In the rapidly evolving landscape of 2026, automation is no longer a luxury or a “future goal” for financial services—it is a survival imperative. From high-street banks to boutique wealth management firms, the transition from manual processing to Agentic AI and Hyperautomation is redefining the industry’s efficiency and security standards.
For financial leaders, understanding the shifting role of automation is critical to maintaining a competitive edge and meeting increasingly stringent regulatory demands.
Here, the team at Money Helpdesk explains why.
1. Beyond Efficiency: The Rise of Agentic AI
In previous years, automation was largely about Robotic Process Automation (RPA)—bots performing repetitive, “if-this-then-that” tasks. In 2026, we have entered the era of Agentic AI.
Unlike standard bots, AI agents can now reason, plan, and execute complex workflows autonomously.
- The Shift: Instead of just flagging a suspicious transaction, an automated agent can now cross-reference it with a customer’s behavioral biometrics, check for deepfake document patterns, and decide whether to block the account or request further ID—all in milliseconds.
- The Impact: Gartner reports that by the end of this year, 90% of finance functions will have deployed at least one AI-enabled solution, moving from “pilot testing” to enterprise-wide scaling.
2. Navigating the “Compliance Challenge”
Regulatory bodies, including the FCA and European regulators, have sharpened their focus on operational resilience. With the full implementation of acts like DORA (Digital Operational Resilience Act), manual compliance is now seen as a liability.
- Accuracy over Speed: In 2026, 61% of finance leaders state that accuracy is more important than speed. Automated systems now provide “explainable AI” trails, allowing firms to show exactly why a loan was approved or a trade was flagged, which is essential for audit readiness.
- Real-time Verification: With the rise of synthetic fraud (AI-generated invoices and IDs), automation is the only way to perform real-time authenticity checks that human eyes simply cannot catch.

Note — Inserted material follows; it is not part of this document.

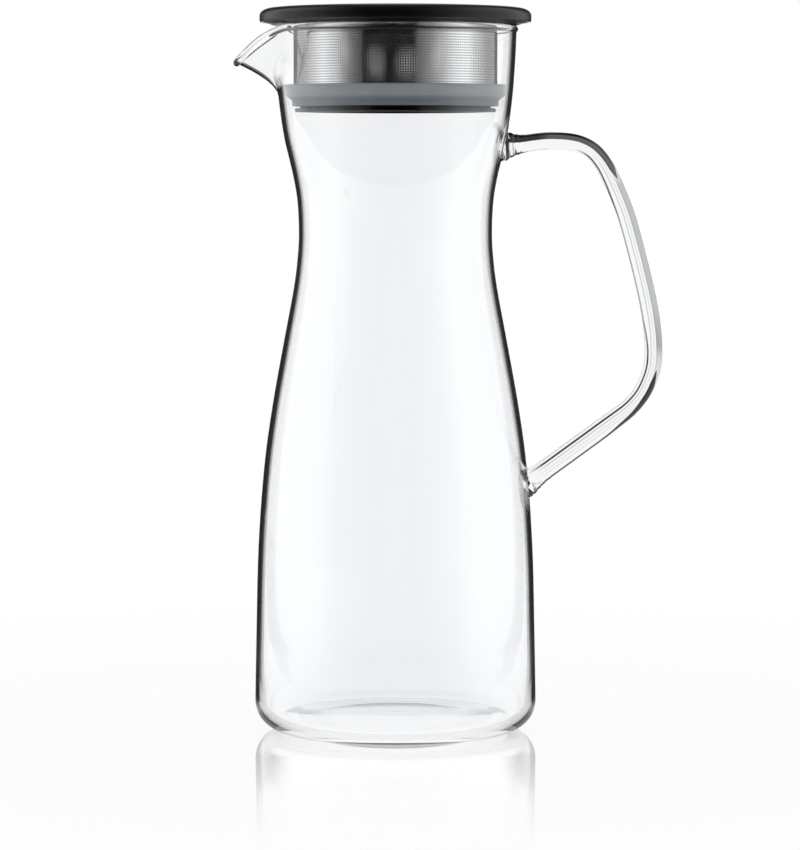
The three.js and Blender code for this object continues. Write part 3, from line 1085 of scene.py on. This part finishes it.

3. Solving the “Boredom Dividend” and Talent Shortage
The financial sector is facing a unique human crisis: workplace fatigue. Research shows that finance professionals often lose focus after just 41 minutes of repetitive data entry, leading to costly errors.
| Feature | Manual Process | Automated System (2026) |
| Error Rate | ~5-10% (Human fatigue) | <0.1% (Consistent logic) |
| Processing Time | Days/Weeks | Minutes/Seconds |
| Employee Role | Data Entry & Validation | Strategic Analysis & Oversight |
The Benefit: Automation isn’t just replacing roles; it’s upgrading them. By removing the “low-value admin,” firms are retraining staff to focus on Scenario Modeling and Strategic Advisory—areas where human empathy and complex judgment still reign supreme.
4. Hyper-Personalisation as a Revenue Driver
Automation has moved from the back office to the front line. In 2026, “Mass Affluent” customers expect the kind of bespoke service once reserved for the Ultra-High-Net-Worth.
- Invisible Payments: Payments are becoming “invisible” and intelligent, triggering instantly in the background of consumer apps.
- Conversion Rates: Wealth managers using AI-driven automation to personalize outreach are seeing up to 5x more leads and double the conversion rates compared to traditional methods.
The Bottom Line
In 2026, the boundary between “financial services” and “technology” has effectively vanished. Firms that treat automation as a supplementary tool will struggle to keep up with the speed of global capital. Those that embed it as a core strategy will unlock a new level of operational agility, turning compliance from a hurdle into a competitive advantage.